For sheer size and reach, No. 3 Delta hooking up with either No. 2 United or No. 5 Northwest is only comparable to an earlier bid by United to swallow US Airways. That attempt collapsed in 2001 after a lengthy antitrust review, completed by the Bush Justice Department, raised serious competition concerns. All experts agreed Congress would seek to have influence. Lawmakers, worrying about the impact on airline service to their districts, jobs, and ticket prices, could not halt a merger outright. However, they could pressure the White House and antitrust enforcers. Delta appealed to lawmakers in its successful effort to turn back a hostile merger bid from US Airways last year.

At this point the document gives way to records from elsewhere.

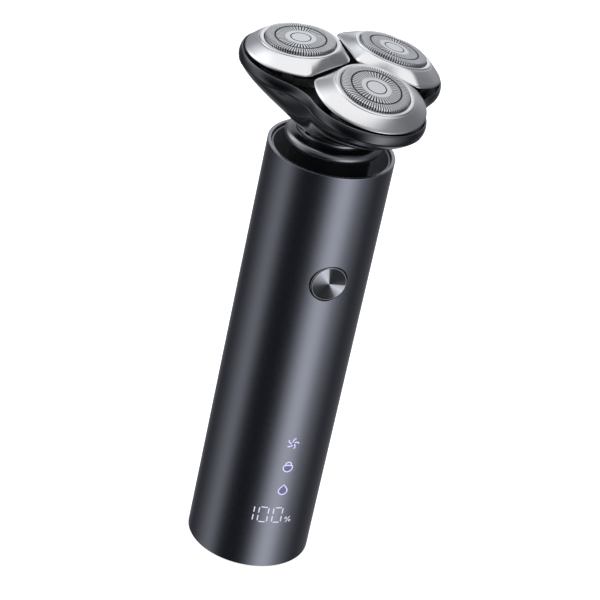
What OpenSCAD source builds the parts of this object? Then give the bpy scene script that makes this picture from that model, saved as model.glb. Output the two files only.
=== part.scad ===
// Cordless three-head rotary shaver: round metal handle with a lit display,
// a lift-off floating head and three spring-loaded cutting units.
// Origin: centre of the base's flat face. +Z runs up the handle, -Y is the front.

/* [Handle] */
// Outer diameter of the handle tube
body_d = 37; // [36.5:0.5:38]
// Height of the tube's open rim above the base
rim_z = 134; // [132:1:140]
// Wall thickness of the tube
tube_wall = 1.1; // [1:0.1:1.2]
// Chamfer on the tube's end edges
tube_bevel = 0.35; // [0.2:0.05:0.5]
// Depth of the recess round the neck, below the rim
recess_depth = 12; // [11:1:13]

/* [Button and display] */
// Height of the power button's centre
button_z = 99.8; // [96:0.1:103]
// Diameter of the power button
button_d = 10.9; // [10:0.1:11.2]
// Press travel of the button
button_travel = 0.5; // [0.3:0.1:0.5]
// Height of the middle of the lit digits
digit_z = 19.3; // [18:0.1:21]
// Height of the lit digits
digit_h = 5.6; // [5:0.1:6]
// Height of the fan icon, the highest of three
icon_z = 45.1; // [43:0.1:47]
// Spacing of the three icons
icon_pitch = 8.3; // [7:0.1:9]

/* [Head] */
// Height of the cutter-cap plane above the rim
head_rise = 29.2; // [28.5:0.1:30]
// Lean of the floating head about X, which lifts its back
head_roll = 3; // [0:0.5:4]
// Lean of the floating head about Y, which lifts its -X side
head_pitch = 4.25; // [0:0.25:4.75]
// Distance of each cutter centre from the head axis
cutter_r = 16.7; // [16.6:0.1:16.9]
// Outward lean of each cutting unit
lean = 8; // [7:1:9]
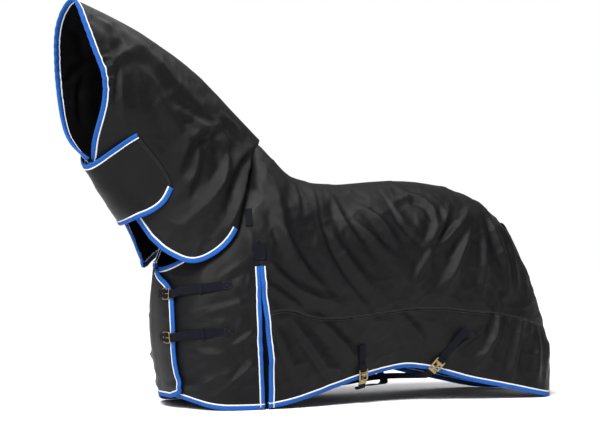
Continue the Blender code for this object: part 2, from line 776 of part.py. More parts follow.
FLAP_HINGE_GAP = 0.006
FLAP_HINGE_LIFT = 0.013        # the flap bows out along its hinge, whose line clears the bow
FLAP_COLUMNS = 8
FLAP_ROWS = (0.0, 0.085, 0.5, 0.915, 1.0)


def flap_grid(first, last):
    us = np.linspace(first, last, FLAP_COLUMNS)
    points = [[flap_at(u, p) for p in FLAP_ROWS] for u in us]
    normals = [[normal(flap_at, u, p, -1) for p in FLAP_ROWS] for u in us]
    return points, normals


def flap_part(name, first, last):
    """One half of the throat flap with its two tapes."""
    points, normals = flap_grid(first, last)
    skin = Skin()
    skin.add_grid(points, normals, True)
    make_outward(skin.solid(name, 0.0, -SHELL, "shell_fabric"))
    for label, edge, inside in (("top", 0, 1), ("low", -1, -2)):
        outer = [(column[edge], n[edge]) for column, n in zip(points, normals)]
        inner = [(column[inside], n[inside]) for column, n in zip(points, normals)]
        tape(name + "_binding_" + label, outer, inner, edge == 0, SHELL)
    return points, normals


HOOK_COLUMNS = (4, 5, 6)
LOOP_ROWS = range(2, 7)
LOOP_COLUMNS = (10, 11)
STRIP = 0.0012


def build_throat_flap():
    flap_part("throat_flap_fixed", 0.0, FLAP_HINGE - FLAP_HINGE_GAP)
    points, normals = flap_part("throat_flap_tab", FLAP_HINGE + FLAP_HINGE_GAP, 1.0)
    hook = Skin()
    rows = [[column[1] * 0.92 + column[2] * 0.08, column[2], column[3] * 0.92 + column[2] * 0.08]
            for column in (points[i] for i in HOOK_COLUMNS)]
    hook.add_grid(rows, [normals[i][1:4] for i in HOOK_COLUMNS], True)
    make_outward(hook.solid("hook_strip", -SHELL - TAPE_GAP, -SHELL - TAPE_GAP - STRIP, "hook_and_loop"))
    points, normals = neck_grid(1)
    loop = Skin()
    loop.add_grid([[points[i][j] for j in LOOP_COLUMNS] for i in LOOP_ROWS],
                  [[normals[i][j] for j in LOOP_COLUMNS] for i in LOOP_ROWS], False)
    make_outward(loop.solid("loop_strip", TAPE_GAP + STRIP, TAPE_GAP, "hook_and_loop"))


def build_tail_flap():
    rows = [0.0, 0.33, 0.66, 0.93, 1.0]
    columns = [0.0, 0.075, 0.28, 0.5, 0.72, 0.925, 1.0]
    points = [[tail_at(p, q) for p in rows] for q in columns]
    normals = [[normal(tail_at, p, q, -1) for p in rows] for q in columns]
    skin = Skin()
    skin.add_grid(points, normals, False)
    make_outward(skin.solid("tail_flap", 0.0, -SHELL, "shell_fabric"))
    low = [(points[i][-1], normals[i][-1]) for i in range(len(columns))]
    low_in = [(points[i][-2], normals[i][-2]) for i in range(len(columns))]
    tape("tail_flap_binding", low, low_in, False, SHELL)


# ---------------------------------------------------------------- chest fastenings
BUCKLE_LENGTH = 0.047          # bar to bar, centre lines
BUCKLE_HALF = 0.0235           # half height, centre line
BUCKLE_WIRE = 0.0026
BAR_HEIGHT = 0.0062            # bar's centre above the tab's underside
BUCKLES = (("upper", 0.500, 0.545), ("lower", 0.314, 0.345))
BUCKLE_W = 0.100               # pivot bar, metres round the near side from the middle
BILLET_SEWN_W = 0.440
KEEPER_W = 0.300


def rounded_rectangle(half_x, half_y, radius, steps, centre_x=0.0, centre_y=0.0):
    points = []
    for k, (sx, sy) in enumerate(((1, 1), (-1, 1), (-1, -1), (1, -1))):
        for i in range(steps + 1):
            angle = math.pi / 2 * (k + i / steps)
            points.append((centre_x + sx * (half_x - radius) + radius * math.cos(angle),
                           centre_y + sy * (half_y - radius) + radius * math.sin(angle)))
    return points


def wire_loop(name, points, radius, matrix, slot):
    curve = bpy.data.curves.new(name, "CURVE")
    curve.dimensions = "3D"
    curve.bevel_depth = radius
    curve.bevel_resolution = 2
    spline = curve.splines.new("POLY")
    spline.points.add(len(points) - 1)
    for point, co in zip(spline.points, points):
        point.co = (co[0], co[1], co[2], 1.0)
    spline.use_cyclic_u = True
    curve.materials.append(material(slot))
    obj = bpy.data.objects.new(name, curve)
    bpy.context.scene.collection.objects.link(obj)
    obj.matrix_world = matrix
    return obj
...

The most comparable period for consolidation, experts say, was the mid 1980s when a flurry of merger activity involving healthy or relatively healthy companies. A merger between Delta and Northwest, or with United, would be unprecedented, because of their size and the fact that all three carriers are financially stable. The Bush administration has approved two big airline mergers: American Airlines' acquisition of TWA in 2001 and the merger of US Airways and America West in 2005. Both involved financially distressed companies, US Airways and TWA, a situation that generally gets a more sympathetic government review.

The paramount concern for the government would be the market share of a United-Delta or Northwest-Delta combination. Delta and United together comprise nearly a quarter of domestic service based on passenger traffic. Delta and Northwest account for about 18 percent, the latest Transportation Department figures show. Dominance on specific routes and at key airports would also be carefully scrutinized. Delta commands 53 percent of business at its Atlanta hub and a third of flights at Salt Lake City and Cincinnati. United's share at Chicago's O'Hare Airport is 40 percent; 42 percent at Denver and San Francisco, and 21 percent at Washington Dulles. Northwest has 66 percent of the business at Minneapolis, 60 percent at Detroit, and half of all flights at Memphis. Antitrust officials characteristically would seek divestment at certain airports, depending on the merger combination, and target overlapping routes.

It is unclear, however, how the Justice Department would view the potential combination of international routes as well as the carriers' deep alliances with foreign carriers. Both Delta and Northwest have close ties to Air France-KLM, while Delta and United are members of competing global alliances.